As the European powers of the 1700s colonized nations all over the world, data is driving tech companies to infiltrate homes and minds with their smart products. While far less violent, it is just as sinister.

Future Steps

Companies will continue to allocate resources towards finding new ways to extract data from their users without their knowledge. Part of the problem is a severe lack of legislation. Understanding the extent to which our data is mined can help legislators institute policies to maintain a certain degree of fairness.

General Data Protection Regulation (GDPR) is a landmark piece of legislation that will for sure be used as the guiding light. It’s the first of its kind, but it too has its shortcomings. GDPR places a lot of regulatory burden on small businesses that may not have the resources to meet these requirements. It is also vague in some respects. GDPR gives the user the right to delete data a company might have on them, but if this data is used to train a machine-learning algorithm, does this model also have to be deleted?

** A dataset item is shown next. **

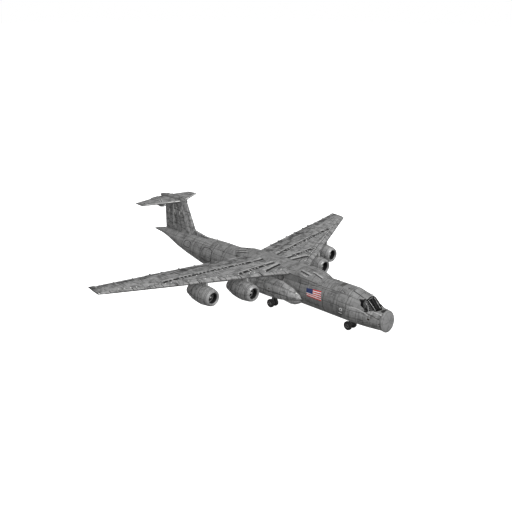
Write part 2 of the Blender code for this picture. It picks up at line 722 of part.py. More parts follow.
def build_root_fairing(skins, wing_room):
    """Hump over the wing's middle, faired into the body in front and behind."""
    sections = ((-6.75, 2.935, 0.55), (-6.20, 3.03, 0.86), (-5.85, 3.12, 0.93), (-5.20, 3.17, 0.97),
                (-3.00, 3.19, 0.98), (-1.20, 3.19, 0.98), (0.00, 3.17, 0.96), (0.65, 3.11, 0.92),
                (1.20, 3.02, 0.82), (1.80, 2.935, 0.55))
    low = 2.30
    hump_rings = []
    for y, top, half in sections:
        ring = []
        for k in range(11):
            angle = math.pi * k / 10
            ring.append(Vector((half * math.cos(angle), y, low + (top - low) * math.sin(angle) ** 0.45)))
        hump_rings.append(ring)
    hump = part("wing_root_fairing", loft(hump_rings))
    boolean(hump, skins["centre"], "DIFFERENCE")
    boolean(hump, wing_room, "DIFFERENCE")
    finish(hump, GREY)


def build_wing(side, name):
    """Outer wing with its flap and aileron. Returns the room that the wing needs."""
    stations = (side * (WING_ROOT_X + FIT), side * SEMI_SPAN)
    wing = part("wing_" + name, loft([wing_ring(x) for x in stations]))
    flap_room = plan_prism(side, FLAP_INNER_X - FIT, FLAP_OUTER_X + FIT, FLAP_FRACTION, FLAP_FRACTION)
    boolean(wing, cutter("flap_room_" + name, flap_room), "DIFFERENCE")

    flap = part("flap_" + name, loft([wing_ring(x) for x in stations]))
    shift = FIT / (WING_TRAIL_Y - WING_LEAD_Y) * 2
    region = plan_prism(side, FLAP_INNER_X, FLAP_OUTER_X, FLAP_FRACTION + shift, FLAP_FRACTION + shift * 3)
    boolean(flap, cutter("flap_region_" + name, region), "INTERSECT")
    for x in TRACK_STATIONS:
        boolean(flap, cutter("track_%s_%.2f" % (name, x), flap_track(side, x)), "UNION")
        boolean(wing, cutter("track_room_%s_%.2f" % (name, x), flap_track(side, x, FIT * 2)), "DIFFERENCE")
    finish(flap, GREY)

    inner = wing_point(side * AILERON_INNER_X, AILERON_FRACTION)
    outer = wing_point(side * AILERON_OUTER_X, AILERON_FRACTION)
    radii = [WING_THICKNESS * (wing_edges(x)[1][0] - wing_edges(x)[0][0]) * thickness_at(AILERON_FRACTION) * 0.9
             for x in (AILERON_INNER_X, AILERON_OUTER_X)]
    chords = [wing_edges(x)[1][0] - point.y for x, point in ((AILERON_INNER_X, inner), (AILERON_OUTER_X, outer))]
    control_surface("aileron_" + name, inner, outer, radii, chords, "X")
    notch = surface_notch(inner, outer, radii, side)
    boolean(wing, cutter("aileron_notch_" + name, notch), "DIFFERENCE")
    add_spoilers(wing, side, name)
    finish(wing, GREY)
    return cutter("wing_room_" + name, loft([wing_ring(side * x, FIT) for x in (WING_ROOT_X, SEMI_SPAN)]))


def surface_notch(inner, outer, radii, side):
    """Cut in a wing or stabiliser for a hinged surface, in front of its rounded nose."""
    span = outer - inner
    low = inner - span * (END_GAP / abs(span.x))
    high = outer + span * (END_GAP / abs(span.x))
    front = [low.y - radii[0] - RUN_GAP * 1.2, high.y - radii[1] - RUN_GAP * 1.2]
    return prism([(low.x, front[0]), (high.x, front[1]), (high.x, high.y + 2.0), (low.x, low.y + 2.0)],
                 "Z", inner.z - 0.8, inner.z + 0.8)


def surface_ring(point, radius, chord, plane):
    """Section of a hinged surface: a round nose about the hinge and a thin trailing edge."""
    edge = 0.006
    flat = [(radius * math.cos(math.radians(a)), radius * math.sin(math.radians(a)))
            for a in range(90, 271, 30)]
    flat += [(chord, -edge), (chord, edge)]
    if plane == "X":
        return [Vector((point.x, point.y + u, point.z + v)) for u, v in flat]
    return [Vector((point.x + v, point.y + u, point.z)) for u, v in flat]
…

To clarify such ambiguities, the government needs to work hand-in-hand with the tech industry. The government alone is not best suited to develop new legislation but the tech industry also cannot be asked to self-regulate. A balance needs to be found, one that will require much deliberation.

Furthermore, if researchers and legislators were given the source code to the algorithms that process consumer data, they could set regulatory testing and understand potential sources of bias. Removing this barrier will create a level of accountability. But of course, source code is a matter of intellectual property. By making it public, big tech would not be able to compete against other tech companies… wait.

Reform can also be seen as more people become vocal about the harmful effects of “surveillance capitalism:” perhaps then, executive mindsets will change. But until then, the government needs to step in to protect the consumer but also businesses that use data for good. Data by itself is not harmful; it’s the way it’s extracted and used that poses dangers to society.